There will still be things I do half-heartedly (see my wording in the intro of “massively reduce” rather than “eliminate”).
Ridding yourself of all projects that aren’t 100% all-in is unrealistic. There are sure to be areas that you want to maintain, but aren’t worth the resources to make huge progress in.
But maintenance requires work. Many self-improvement thinkers will tell you that when you try to stand still, you often slide backwards. Think about areas you would be happy to just keep ticking over — but assess what you need to do to avoid backsliding.
Putting it into Practice
Get rid of the notion that you can “wing it” and do just as much. You’re going to have to say no to things.

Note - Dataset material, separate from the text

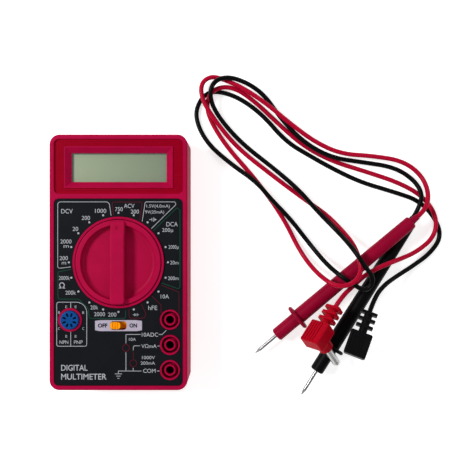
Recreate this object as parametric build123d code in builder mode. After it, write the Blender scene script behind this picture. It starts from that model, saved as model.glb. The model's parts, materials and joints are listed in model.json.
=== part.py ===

Which projects need to be stopped or passed on? Which meetings need to be cancelled?
In any project that involves others, it’s better to disappoint in expectation rather than execution.
To set yourself up for success: begin the year with a few uncomfortable conversations (to make sure your priorities are clear and communicated with those around you) so you can hunker down and spend the year the way you want to — achieving the few key things you want to achieve.
– Is that telling friends you won’t be going out as much because you want to work on a side project?
– Is that telling your boss that you want to review the areas you’re working on so that you can uphold a higher standard?
If you take the time to explain the philosophy, people will usually be understanding — often admiring — of it.
This isn’t something you can put in place in a weekend. There will be commitments you’ve already made that you will have to see through. Rather than slamming the door shut and screwing people over because you’ve previously said yes to things that fall outside of your new realm of focus, decide what’s worth sucking up, what’s worth compromise, and act accordingly.
In summary, you can only commit to a few things.
What do you want to look back on 2016 having achieved?
It takes great tension of thought to hone in on just 3 things. But, in doing so, and going through the discomfort to make your priorities (and thus what you won’t be doing) known to others, you allow yourself a strategy to win. Then it’s just a matter of execution.